* WRITTEN REQUEST
Check each line of the records below and collect those holding "type".

* RECORDS SHOWN
-------

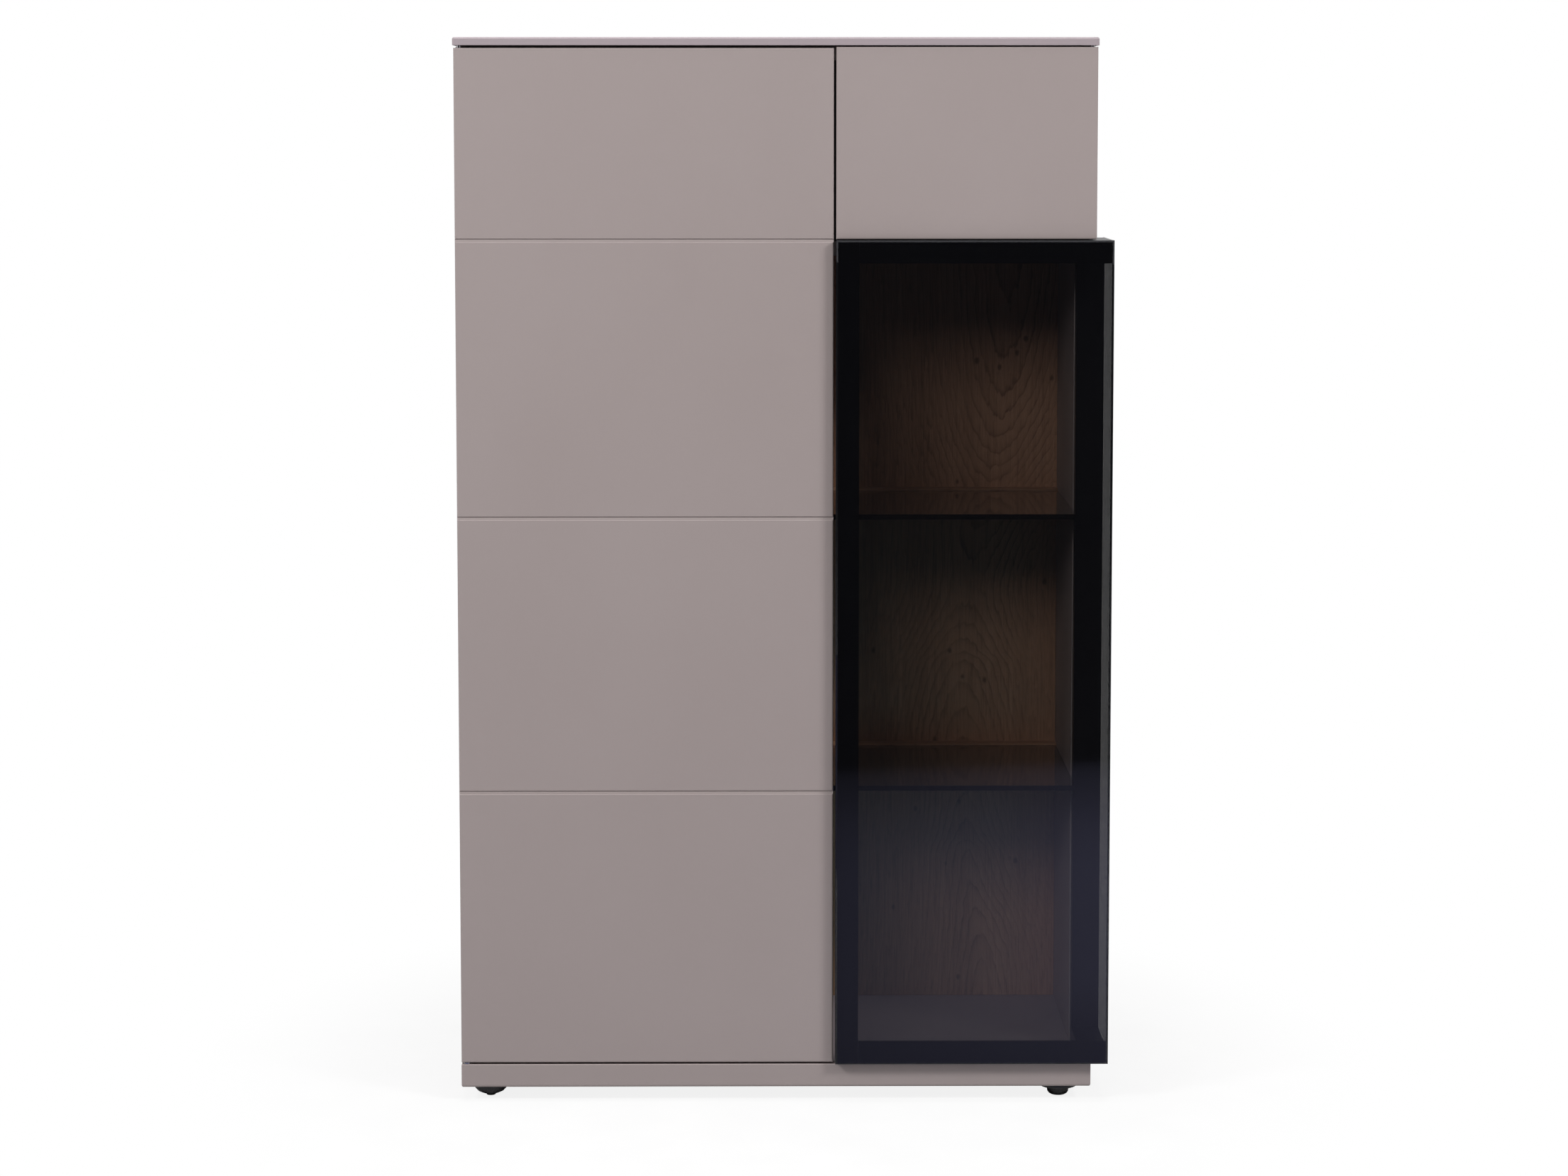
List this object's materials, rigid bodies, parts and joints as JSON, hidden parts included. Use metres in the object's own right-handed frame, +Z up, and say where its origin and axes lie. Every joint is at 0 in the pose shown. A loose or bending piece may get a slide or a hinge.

-------

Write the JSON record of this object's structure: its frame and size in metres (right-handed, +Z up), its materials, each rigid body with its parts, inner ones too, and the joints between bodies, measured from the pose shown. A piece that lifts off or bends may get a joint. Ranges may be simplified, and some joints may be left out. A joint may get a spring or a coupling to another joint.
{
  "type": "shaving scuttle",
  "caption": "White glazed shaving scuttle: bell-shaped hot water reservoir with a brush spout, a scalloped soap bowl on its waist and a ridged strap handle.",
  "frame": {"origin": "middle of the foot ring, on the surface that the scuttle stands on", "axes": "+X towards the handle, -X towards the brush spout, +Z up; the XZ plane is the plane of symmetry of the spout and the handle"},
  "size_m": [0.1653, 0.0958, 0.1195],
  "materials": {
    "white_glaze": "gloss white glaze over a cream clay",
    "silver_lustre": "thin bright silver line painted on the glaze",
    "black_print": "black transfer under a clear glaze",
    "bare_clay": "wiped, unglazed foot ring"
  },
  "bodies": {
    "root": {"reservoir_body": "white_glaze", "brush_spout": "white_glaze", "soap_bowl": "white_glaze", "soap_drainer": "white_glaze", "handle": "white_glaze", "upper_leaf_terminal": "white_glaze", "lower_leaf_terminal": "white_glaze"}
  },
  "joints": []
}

-------

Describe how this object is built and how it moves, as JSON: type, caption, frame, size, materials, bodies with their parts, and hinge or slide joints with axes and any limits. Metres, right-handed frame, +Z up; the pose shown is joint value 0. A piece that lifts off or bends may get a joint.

-------

* TASK SOLUTION
  "type": "shaving scuttle",
Describe how this object is built and how it moves, as JSON: type, caption, frame, size, materials, bodies with their parts, and hinge or slide joints with axes and any limits. Metres, right-handed frame, +Z up; the pose shown is joint value 0. A piece that lifts off or bends may get a joint.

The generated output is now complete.